(Dataset items)
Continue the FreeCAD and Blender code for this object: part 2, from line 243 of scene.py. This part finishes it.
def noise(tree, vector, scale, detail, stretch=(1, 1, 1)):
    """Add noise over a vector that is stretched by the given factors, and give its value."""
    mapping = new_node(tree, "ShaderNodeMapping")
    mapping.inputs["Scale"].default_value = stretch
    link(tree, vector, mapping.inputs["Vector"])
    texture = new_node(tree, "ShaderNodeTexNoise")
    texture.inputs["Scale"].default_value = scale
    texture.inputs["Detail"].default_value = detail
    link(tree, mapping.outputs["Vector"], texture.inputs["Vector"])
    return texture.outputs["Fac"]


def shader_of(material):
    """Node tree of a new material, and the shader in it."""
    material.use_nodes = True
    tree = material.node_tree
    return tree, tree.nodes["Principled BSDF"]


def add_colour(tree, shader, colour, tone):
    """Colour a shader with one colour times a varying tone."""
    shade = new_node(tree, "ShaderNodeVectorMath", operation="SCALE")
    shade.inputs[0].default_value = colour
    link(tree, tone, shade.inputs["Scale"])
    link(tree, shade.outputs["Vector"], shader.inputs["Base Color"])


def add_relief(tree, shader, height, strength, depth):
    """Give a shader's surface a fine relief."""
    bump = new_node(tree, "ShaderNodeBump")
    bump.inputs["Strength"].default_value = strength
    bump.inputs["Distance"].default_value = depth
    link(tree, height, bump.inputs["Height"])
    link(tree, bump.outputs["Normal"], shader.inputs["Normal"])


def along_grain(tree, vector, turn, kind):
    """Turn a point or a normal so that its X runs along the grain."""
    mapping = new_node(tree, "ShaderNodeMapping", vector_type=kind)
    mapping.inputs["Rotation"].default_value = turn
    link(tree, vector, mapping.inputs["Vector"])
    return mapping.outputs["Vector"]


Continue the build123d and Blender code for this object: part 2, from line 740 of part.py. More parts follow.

STATED GOAL: Extract, word for word, each line of the listing above.

RESULT FOR THIS EXERCISE:
Continue the FreeCAD and Blender code for this object: part 2, from line 243 of scene.py. This part finishes it.
def noise(tree, vector, scale, detail, stretch=(1, 1, 1)):
    """Add noise over a vector that is stretched by the given factors, and give its value."""
    mapping = new_node(tree, "ShaderNodeMapping")
    mapping.inputs["Scale"].default_value = stretch
    link(tree, vector, mapping.inputs["Vector"])
    texture = new_node(tree, "ShaderNodeTexNoise")
    texture.inputs["Scale"].default_value = scale
    texture.inputs["Detail"].default_value = detail
    link(tree, mapping.outputs["Vector"], texture.inputs["Vector"])
    return texture.outputs["Fac"]


def shader_of(material):
    """Node tree of a new material, and the shader in it."""
    material.use_nodes = True
    tree = material.node_tree
    return tree, tree.nodes["Principled BSDF"]


def add_colour(tree, shader, colour, tone):
    """Colour a shader with one colour times a varying tone."""
    shade = new_node(tree, "ShaderNodeVectorMath", operation="SCALE")
    shade.inputs[0].default_value = colour
    link(tree, tone, shade.inputs["Scale"])
    link(tree, shade.outputs["Vector"], shader.inputs["Base Color"])


def add_relief(tree, shader, height, strength, depth):
    """Give a shader's surface a fine relief."""
    bump = new_node(tree, "ShaderNodeBump")
    bump.inputs["Strength"].default_value = strength
    bump.inputs["Distance"].default_value = depth
    link(tree, height, bump.inputs["Height"])
    link(tree, bump.outputs["Normal"], shader.inputs["Normal"])


def along_grain(tree, vector, turn, kind):
    """Turn a point or a normal so that its X runs along the grain."""
    mapping = new_node(tree, "ShaderNodeMapping", vector_type=kind)
    mapping.inputs["Rotation"].default_value = turn
    link(tree, vector, mapping.inputs["Vector"])
    return mapping.outputs["Vector"]


Continue the build123d and Blender code for this object: part 2, from line 740 of part.py. More parts follow.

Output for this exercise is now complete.